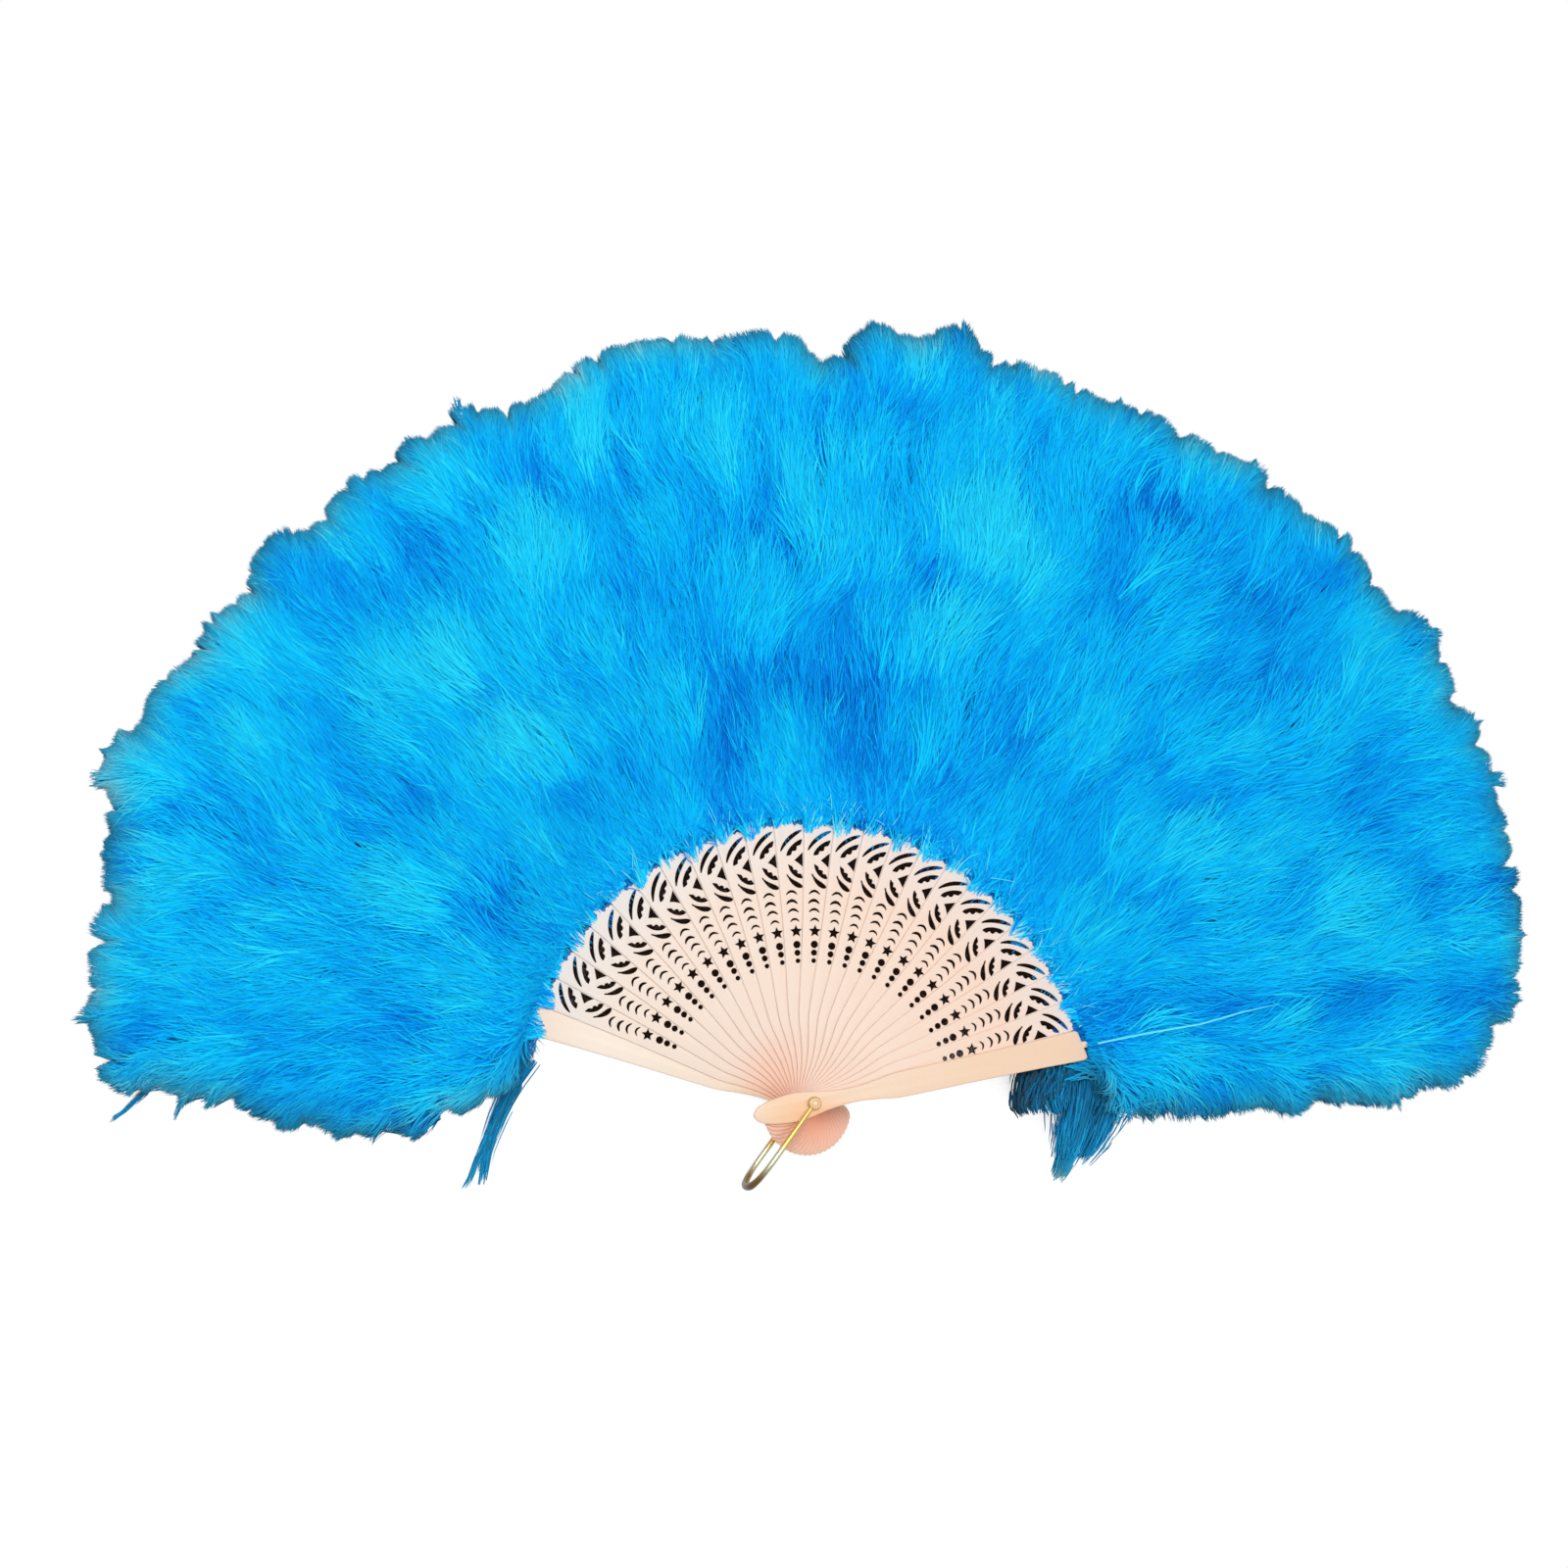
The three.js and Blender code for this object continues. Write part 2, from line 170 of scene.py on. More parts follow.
class Paint:
    """The node tree of one material."""

    def __init__(self, name):
        self.material = bpy.data.materials.new(name)
        self.material.use_nodes = True
        self.tree = self.material.node_tree
        self.tree.nodes.clear()

    def node(self, kind, settings=None, inputs=None, output=0):
        """Adds a node, sets it up, and gives or links its inputs. Returns one of its outputs."""
        made = self.tree.nodes.new(kind)
        for key, value in (settings or {}).items():
            if key == "stops":
                self.set_stops(made.color_ramp, value)
            else:
                setattr(made, key, value)
        for key, value in (inputs or {}).items():
            if isinstance(value, Wire):
                self.tree.links.new(value.socket, made.inputs[key])
            elif made.inputs[key].type == "RGBA":
                made.inputs[key].default_value = (*value[:3], 1)
            else:
                made.inputs[key].default_value = value
        return Wire(self, made.outputs[output]) if made.outputs else None

    @staticmethod
    def set_stops(ramp, stops):
        while len(ramp.elements) > 1:
            ramp.elements.remove(ramp.elements[-1])
        for index, (place, colour) in enumerate(stops):
            element = ramp.elements[0] if index == 0 else ramp.elements.new(place)
            element.position, element.color = place, (*colour, 1)

    def ramp(self, share, stops):
        return self.node("ShaderNodeValToRGB", {"stops": stops}, {0: share})

    def blend(self, share, first, second, way="MIX"):
        settings = {"data_type": "RGBA", "blend_type": way, "clamp_factor": True}
        return self.node("ShaderNodeMix", settings, {0: share, 6: first, 7: second}, output=2)

    def place(self):
        return self.node("ShaderNodeTexCoord", output="Object")

    def axis(self, vector, name):
        return self.node("ShaderNodeSeparateXYZ", inputs={0: vector}, output=name)

    def plan(self, place):
        """A place's x and y, and how far it is from the rivet's axis."""
        x, y = self.axis(place, "X"), self.axis(place, "Y")
        return x, y, (x * x + y * y) ** 0.5

    def noise(self, vector, scale, detail=3.0, roughness=0.5):
        inputs = {"Vector": vector, "Scale": scale, "Detail": detail, "Roughness": roughness}
        return self.node("ShaderNodeTexNoise", inputs=inputs)

    def bump(self, height, strength, distance):
        return self.node("ShaderNodeBump", inputs={"Height": height, "Strength": strength, "Distance": distance})

    def finish(self, **sockets):
        """Adds the shader, with its sockets named as in Blender but for spaces, and returns the material."""
        names = {key: key.replace("_", " ") for key in sockets}
        shader = self.node("ShaderNodeBsdfPrincipled", inputs={names[key]: sockets[key] for key in sockets})
        self.node("ShaderNodeOutputMaterial", inputs={"Surface": shader})
        return self.material


def linear(red, green, blue):
    """A screen colour, from 0 to 255, as the shader needs it."""
    def one(level):
        share = level / 255
        return share / 12.92 if share <= 0.04045 else ((share + 0.055) / 1.055) ** 2.4
    return (one(red), one(green), one(blue))


# Finishes


def moulded_plastic(name, blade, head, pale, tip):
    """Moulded plastic: richer in the heads, which lie deep on each other, paler at the tips, with painted light making
    it paler towards the left and painted shade left of the rivet.
    """
    paint = Paint(name)
    place = paint.place()
    x, y, reach = paint.plan(place)
    cloudy = paint.noise(place, 60, 2)
    # Painted light: the plastic is paler towards the left, as if lit more from there
    painted_light_leftward = (0.35 - x / 0.2 + 0.1 * cloudy).clamped()
    body = paint.blend(painted_light_leftward, blade, pale)
    # The heads lie below the rivet, and the necks near it are a little deeper in tone than the blades. Left of the
    # rivet, above the heads, the deeper tone is painted shade in the crevice there.
    below = ((0.004 - y) / 0.009 + 0.2 * cloudy).clamped()
    near = (1.15 - reach / 0.034).clamped()
    tipward = 0.7 * ((reach - 0.098) / 0.036).clamped()
    # Painted shade in the crevice left of the rivet, above the heads
    left = (x / -0.016).clamped()
    share = near * (0.2 + 0.45 * left * (1 - below) + 0.8 * below)
    rich = paint.blend(share, paint.blend(tipward, body, tip), head)
    grain = paint.noise(place, 900, 2)
    fleck = paint.ramp(grain, [(0.3, (0.7, 0.7, 0.7)), (0.7, (1.0, 1.0, 1.0))])
    spotted = paint.blend(0.05, rich, fleck, "MULTIPLY")
    gloss = 0.34 + 0.14 * paint.noise(place, 160, 3)
    return paint.finish(
        Base_Color=spotted, Roughness=gloss, Normal=paint.bump(grain, 0.12, 0.0002), IOR=1.49, Specular_IOR_Level=0.4)


def rivet_plastic():
    """The staves' plastic, in rings from the middle of the rivet's head to its rim."""
    paint = Paint("rivet_plastic")
    place = paint.place()
    reach = paint.plan(place)[2]
    colour = paint.ramp((reach / RIVET_RADIUS).clamped(), [
        (0.0, linear(250, 222, 192)), (0.35, linear(246, 208, 168)), (0.62, linear(226, 182, 138)),
        (0.8, linear(246, 210, 172)), (1.0, linear(242, 196, 154))])
    scuffs = paint.noise(place, 1500, 4)
    return paint.finish(
        Base_Color=colour, Roughness=0.28 + 0.2 * scuffs, Normal=paint.bump(scuffs, 0.1, 0.0002))


def bail_wire():
    """Thick brass-plated wire, with a painted reflection making it pale beyond the heads and painted shade making it
    brown at the bend.
    """
    paint = Paint("bail_wire")
    place = paint.place()
    reach = paint.plan(place)[2]
    along = (reach / 0.048 + 0.03 * paint.noise(place, 260, 3)).clamped()
    # Painted light and shade: the pale stops are a painted reflection of the white room, and the brown ones at the
    # bend are painted shade
    colour = paint.ramp(along, [
        (0.0, linear(226, 188, 108)), (0.5, linear(226, 190, 108)), (0.6, linear(212, 208, 176)),
        (0.8, linear(204, 198, 164)), (0.89, linear(150, 124, 70)), (1.0, linear(84, 60, 22))])
    drawn = paint.noise(place, 1800, 3)
    return paint.finish(
        Base_Color=colour, Metallic=0.7, Roughness=0.22 + 0.2 * drawn, Normal=paint.bump(drawn, 0.15, 0.0001))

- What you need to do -
What you return should be the lines from the start of the data through the line with "self.tree.nodes.clear()", quoted exactly and nothing more.

- Output -
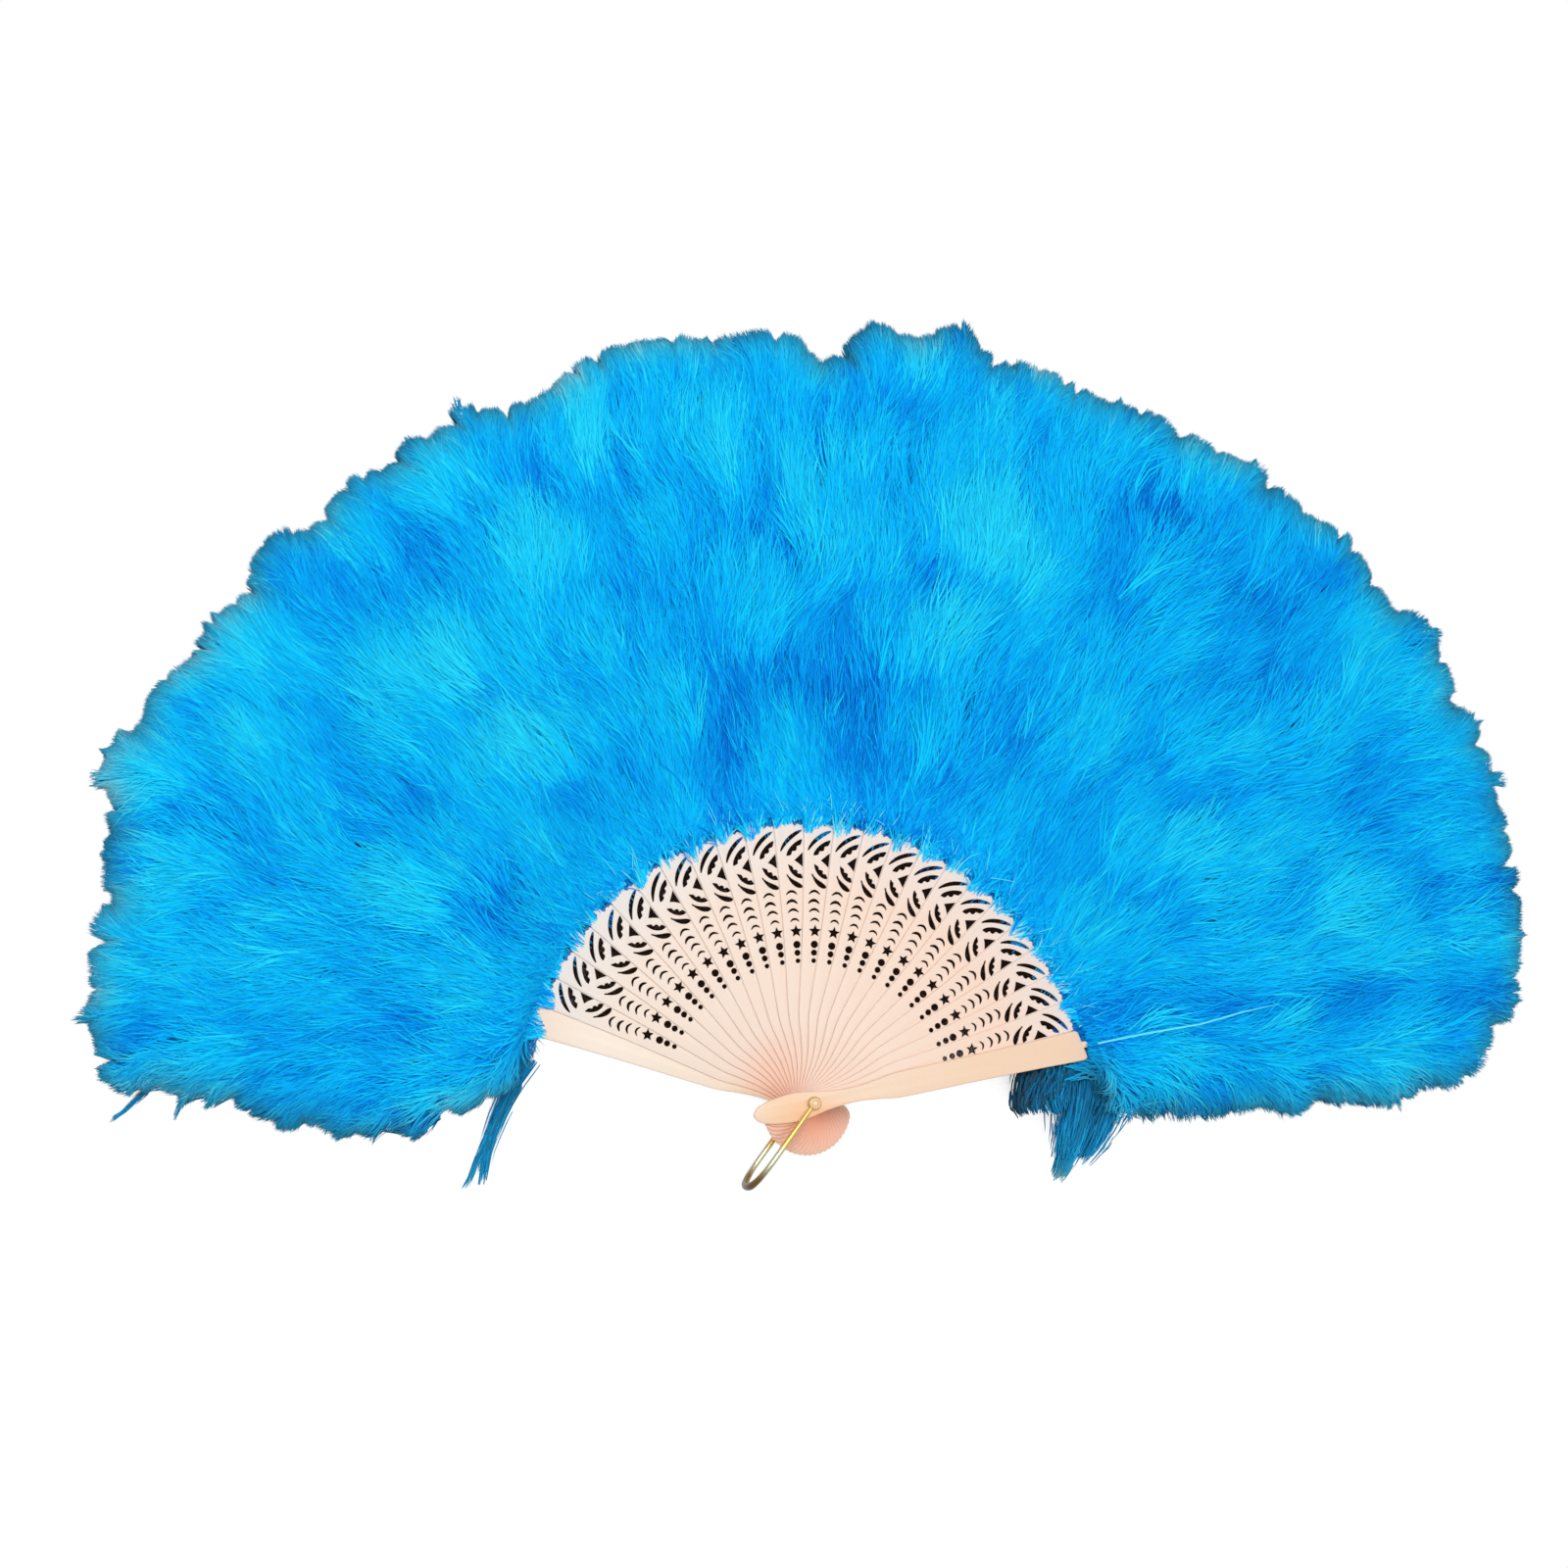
The three.js and Blender code for this object continues. Write part 2, from line 170 of scene.py on. More parts follow.
class Paint:
    """The node tree of one material."""

    def __init__(self, name):
        self.material = bpy.data.materials.new(name)
        self.material.use_nodes = True
        self.tree = self.material.node_tree
        self.tree.nodes.clear()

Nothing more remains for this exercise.